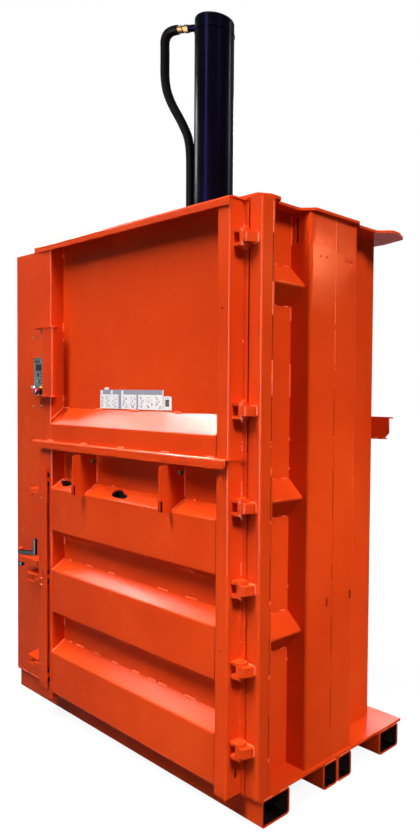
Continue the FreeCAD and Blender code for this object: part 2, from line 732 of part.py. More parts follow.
rail = sheet(rail_path, door_sheet, "YZ", upper_left_in, stile_in)
rail = rail.common(block(upper_left_in, stile_in, -door_depth, 0, shelf_top, rail_top_back + 40))
save("upper_door_rail", [rail])


def ledge(top, reach, drop, left, slant, gap_left, end_round):
    """Closing plate and the folded strip welded along its front edge."""
    path = [(door_sheet, top), (-reach, top), (-reach, top - drop)]
    plate_part = sheet(path, lip_thick, "YZ", -left, stile_out)
    keep_out = block(-left - 1, back_left, -gap_left, 60, top - drop - 1, top + 1)
    plate_part = plate_part.cut(keep_out)
    if slant > 0:
        wedge = prism([(-left - 1, top - 4), (-left + slant, top - drop - 1), (-left - 1, top - drop - 1)],
                      "XZ", -reach - 1, -reach + 40)
        plate_part = plate_part.cut(wedge)
    round_r = end_round
    nick = block(stile_out - round_r, stile_out + 1, -reach - 1, -reach + lip_thick + 1,
                 top - drop - 1, top - drop + round_r)
    nick = nick.cut(rod_y(stile_out - round_r, top - drop + round_r, -reach - 2, -reach + lip_thick + 2, round_r))
    plate_part = plate_part.cut(nick)
    low = top - lip_thick
    weld_line = -reach + lip_thick + bend_inside
    wing = [(stile_out, -reach + 9), (stile_out + 6, -reach + 16), (stile_out + 6, -8, 3), (flange_x, -8, 5)]
    wing += [(flange_x, door_sheet), (stile_out, door_sheet)]
    whole = plate_part.fuse(prism(wing, "XY", low, top)).removeSplitter()
    front_half = block(-left - 2, 0, -reach - 2, weld_line, top - drop - 2, top + 2)
    return [whole.cut(front_half), whole.common(front_half)]


top_ledge = ledge(top_plate_door, top_lip_reach, top_lip, body_width - 25.0, 0.0, 20.0, 3.0)
shelf = ledge(shelf_top, shelf_reach, shelf_lip, body_width - 23.0, 46.0, 20.0, 16.0)
# the stile goes on below the shelf as a short apron, behind the lip
apron_right = stile_out - 13.0
apron_path = [(stile_in, -door_depth + door_sheet + 10), (stile_in, -door_depth), (apron_right, -door_depth)]
apron = sheet(apron_path, door_sheet, "XY", cap_low + 1.5, shelf_low)
save("upper_door_ledges", top_ledge + shelf + [apron])

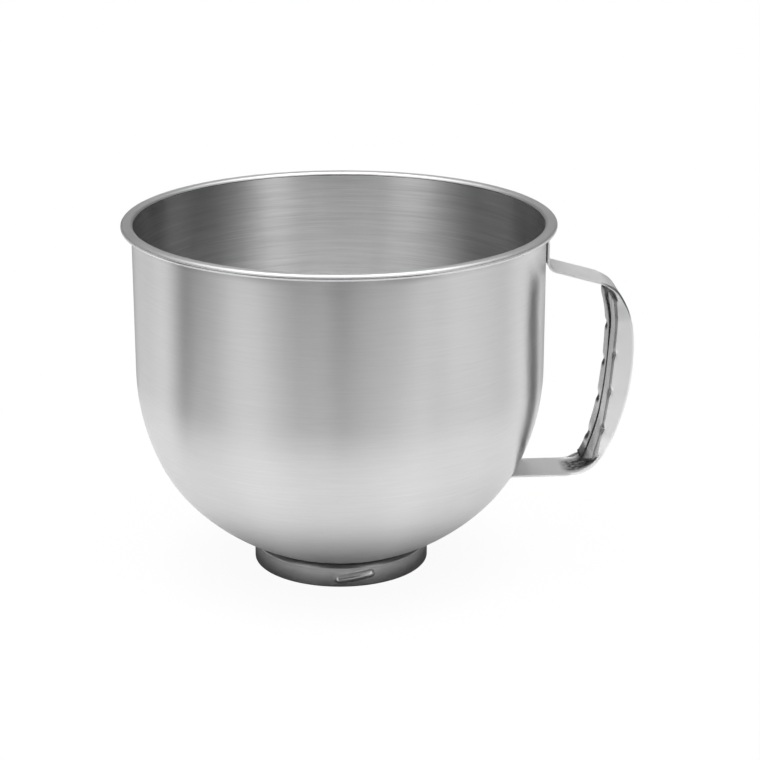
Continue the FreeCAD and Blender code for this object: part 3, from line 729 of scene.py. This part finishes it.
# %% [markdown]
# The bowl has four finishes. Outside it is satin, brushed with a fine belt. Inside, the marks of the
# spinning lathe and of use are longer and plainer. The rim is buffed on top, and the lower half of its
# curl is painted dark, as painted shade and a painted dark reflection. They and the ring's differ in a
# few numbers, so one function makes them all. Two bands are painted darker as painted shade: the wall
# just under the rim, in the curl's shadow, and the top of the ring, where it meets the bowl.

# %% Brushed steel
NOISE_LOW = 0.3
NOISE_HIGH = 0.7
AXIS_GAP = 0.5
# Painted shade: the ring is painted darker from 8.6 to 11 mm high, for the shade where it meets the bowl.
PAINTED_JOINT_SHADE = (8.6, 11.0, 0.3)
# Painted shade: the outside wall is painted darker from 177 to 182.2 mm high, for the curl's shadow just
# under the rim.
PAINTED_SHADE_UNDER_RIM = (177.0, 182.2, 0.6)


def turned_scratches(tree, line_mm, streak):
    """Noise stretched round the axis: lines so many millimetres apart, and about 2 pi streak of them in
    a turn. The vector is the direction times streak and the radius over the line's width, and the fourth
    number is the height over it."""
    x, y, z = split(tree, coordinates(tree, "Object"))
    square = math_node(tree, "ADD", math_node(tree, "MULTIPLY", x, x), math_node(tree, "MULTIPLY", y, y))
    radius = math_node(tree, "MAXIMUM", math_node(tree, "SQRT", square), AXIS_GAP * MM)
    place = tree.nodes.new("ShaderNodeCombineXYZ")
    for value, socket in zip((x, y), place.inputs):
        way = math_node(tree, "DIVIDE", value, radius)
        tree.links.new(math_node(tree, "MULTIPLY", way, streak), socket)
    tree.links.new(math_node(tree, "DIVIDE", radius, line_mm * MM), place.inputs[2])
    return node(tree, "ShaderNodeTexNoise", noise_dimensions="4D", vector=place.outputs[0],
                w=math_node(tree, "DIVIDE", z, line_mm * MM), scale=1.0, detail=2.0,
                roughness=0.6).outputs[0]


def varied(tree, noise, middle, share):
    """A noise moved to the range from so much of the middle value below it to as much above it."""
    return spread(tree, noise, NOISE_LOW, NOISE_HIGH, middle * (1 - share), middle * (1 + share))


def brushed_steel(name, grey, roughness, anisotropy, fine, coarse, contrast, uneven, depth_mm, shade_band=None):
    """Satin steel brushed round the axis. Fine and coarse scratches vary its colour by the share contrast
    and its roughness by the share uneven, and the coarse ones give it relief. Painted shade: from the
    first height of the band to the second, in millimetres, the colour falls to the third number's share."""
    material, tree, shader = new_metal(name, anisotropy, direction_type="RADIAL", axis="Z")
    thin = turned_scratches(tree, *fine)
    wide = turned_scratches(tree, *coarse)
    both = math_node(tree, "MULTIPLY", math_node(tree, "ADD", thin, wide), 0.5)
    tree.links.new(varied(tree, both, roughness, uneven), shader.inputs["Roughness"])
    tone = varied(tree, both, grey, contrast)
    if shade_band:
        height = split(tree, coordinates(tree, "Object"))[2]
        # Painted shade: the colour falls across a band of heights.
        painted_shade = spread(tree, height, shade_band[0] * MM, shade_band[1] * MM, 1.0, shade_band[2])
        tone = math_node(tree, "MULTIPLY", tone, painted_shade)
    colour = node(tree, "ShaderNodeCombineColor")
    for socket in colour.inputs[:3]:
        tree.links.new(tone, socket)
    tree.links.new(colour.outputs[0], shader.inputs["Base Color"])
    tree.links.new(bump(tree, wide, depth_mm), shader.inputs["Normal"])
    return material


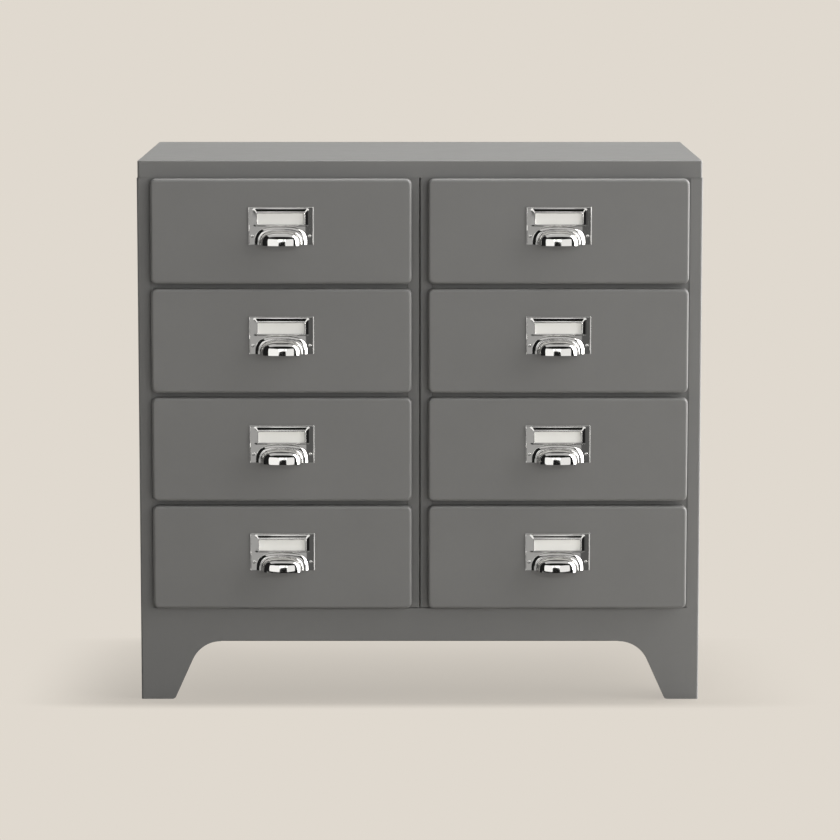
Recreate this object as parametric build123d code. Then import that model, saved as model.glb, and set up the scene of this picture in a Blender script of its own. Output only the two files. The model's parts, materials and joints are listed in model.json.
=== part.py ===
"""A small metal drawer cabinet: eight drawers in two columns, in a folded-sheet casing on arched legs.

Millimetres. X runs to the right, Y from the front to the back and Z up. The origin is on the floor, in the
middle of the cabinet's overall width and depth, pulls included.
"""

import os
from itertools import pairwise
from math import cos, copysign, pi, radians, sin, tan

from build123d import *

os.makedirs("parts", exist_ok=True)

# ---- the casing -------------------------------------------------------------------------------------
CABINET_W = 680.0
CABINET_H = 658.0
CASE_D = 380.0
SHEET = 1.0  # thickness of the casing's sheet
BEND_R = 2.5  # outside radius of the casing's long bends
EDGE_R = 1.6  # outside radius of the smaller folds
STILE_W = 15.0  # front flange beside the drawers
FASCIA_H = 20.7  # front edge of the top tray
TOP_INSET = 1.0  # the top tray is this much narrower than the sides, left and right
TOP_JOINT = 0.6  # shadow joint under the top tray
TRAY_RETURN = 14.0  # flange turned in under the top tray
APRON_TOP = 113.1
ARCH_TOP = 71.7
FOOT_W = 40.8  # leg's width on the floor
LEG_SLANT = 24.3  # degrees from upright of the leg's inner edge
ARCH_R = 38.0  # round corner between leg and apron
FOOT_R = 5.0  # rounded toe of the leg
LEG_LIP = 9.0  # lip folded back round the arch
APRON_FLANGE = 20.0
BACK_LIP = 12.0
FLOOR_FLANGE = 15.0
GLIDE = 28.0  # side of a corner glide
GLIDE_H = 6.0

# ---- the inner front frame and the rear posts -------------------------------------------------------
OVERLAP = 6.0  # a closed drawer front covers the inner frame by this much all round
CHANNEL_D = 25.0  # depth of jambs, uprights and posts
JAMB_W = 19.0
RAIL_D = 20.0
UPRIGHT_SEAM = 0.8  # between the two centre uprights

# ---- the drawers ------------------------------------------------------------------------------------
COLUMNS = 2
ROWS = 4
ROW_GAP = 5.6
COLUMN_GAP = 19.6
SIDE_GAP = 1.5  # beside the stile
FASCIA_GAP = 0.6
APRON_GAP = 1.2
DRAWER_PROUD = 13.0  # how far a closed front stands out of the stiles
FRONT_CORNER_R = 7.3
FRONT_EDGE_R = 3.6
TRAY_SHEET = 0.8
TRAY_L = 360.0
TRAY_RISE = 2.0  # tray's underside above the rail
TRAY_HEADROOM = 4.0
SCREW_WINDOW = 7.0  # square hole in the tray behind each screw
TRAVEL = 270.0

# ---- the slides -------------------------------------------------------------------------------------
GUIDE_SHEET = 1.0
GUIDE_FLANGE = 9.0
GUIDE_SETBACK = 2.0  # guide's front end behind the face of the inner frame
GUIDE_END_GAP = 1.5
WALL_CLEAR = 1.0  # tray wall to the guide's flanges
LIP_CLEAR = 1.0  # above and below the sliding lip
EAR_CLEAR = 0.75  # lip's ear to the guide's web
STOP_DEPTH = 1.5  # by which the ear and the stop tab cross
TAB_L = 2.0
EAR_L = 12.0
STOP_GAP = 0.5  # ear to stop tab when the drawer is fully out

# ---- the pull ---------------------------------------------------------------------------------------
PULL_W = 78.6
PULL_H = 45.3
PULL_SHEET = 0.9
PULL_DROP = 33.4  # from the front's top edge to the pull's
PULL_PROJECTION = 22.0
RIM_W = 1.6
RIM_PROUD = 1.2
POCKET_W = 65.0
POCKET_H = 20.5
POCKET_PROUD = 1.3
POCKET_TOP_GAP = 2.4
POCKET_CORNER = 1.2
WINDOW_W = 56.0
WINDOW_H = 13.2
WINDOW_CORNER = 1.2
WINDOW_RISE = 2.0  # window's sill above the pocket's lower edge
CUP_W = 62.4
CUP_H = 21.9
CUP_RIM_PROUD = 3.0
CUP_STEP = 3.2  # ledge between the cup's rim and its dome
CUP_FULLNESS = 2.6  # exponent of the arch: 2 is an ellipse, more has squarer shoulders
CUP_SIDES = 12
DOME_FULLNESS = 2.4  # the same for the dome's profile
DOME_STEPS = 4
DOME_END = 68.0  # degrees along the profile where the dome's small flat nose begins
CARD_W = 60.0
CARD_H = 17.6
CARD_T = 0.4
SCREW_X = 34.4
SCREW_Z = 10.1
SCREW_R = 1.45
SCREW_CLEAR = 0.2
SCREW_SIDES = 8
SCREW_L = 5.0  # under the head
HEAD_R = 2.5
HEAD_H = 1.5
HEAD_CHAMFER = 0.7
SLOT_W = 0.8
SLOT_DEPTH = 0.7

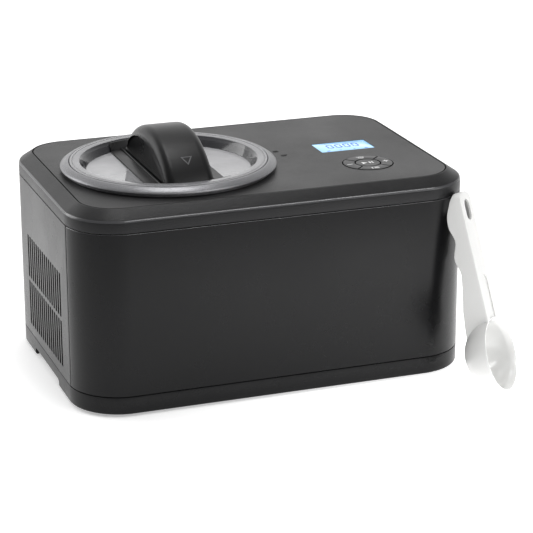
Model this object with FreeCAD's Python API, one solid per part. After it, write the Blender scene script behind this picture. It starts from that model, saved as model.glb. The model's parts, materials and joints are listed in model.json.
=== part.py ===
import FreeCAD, Part
import math
import os

V = FreeCAD.Vector
os.makedirs("parts", exist_ok=True)

# Compressor ice cream maker: a wide rounded box with a round lid over the freezing pot on the left,
# controls on the right, side vents, and its white measuring scoop leaning on the front right corner.
# Millimetres. +X right, +Y to the rear, +Z up. Origin on the worktop, under the middle of the casing.

# ---- driving sizes: casing
CASE_W = 425.0
CASE_D = 290.0
CASE_TOP = 215.0
CORNER_R = 54.0
WALL = 2.5
FOOT_H = 3.0
FOOT_R = 9.5
SKIRT_H = 18.6
COVER_H = 22.0
CHAMFER_DROP = 9.3
CHAMFER_IN = 14.0
SEAM = 0.5
FLOOR_RISE = 8.5
FLOOR_T = 3.0
LIP_T = 2.0
LIP_H = 12.0
WRAP_BACK = 48.0
ARCH_H = 8.0
ARCH_FRONT = -48.0
ARCH_REAR = 52.0
FOOT_FROM_ARCH = 32.0
POST_R = 6.0
POST_IN_X = 37.0
POST_IN_Y = 33.0
SCREW_R = 1.5

# ---- clearances used all over
FIT_GAP = 0.3
RUNNING = 0.05
PRESSED = 0.01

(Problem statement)
Among these entries, how many lines include the string "json"? Reply with the number by itself.

(Worked answer)
2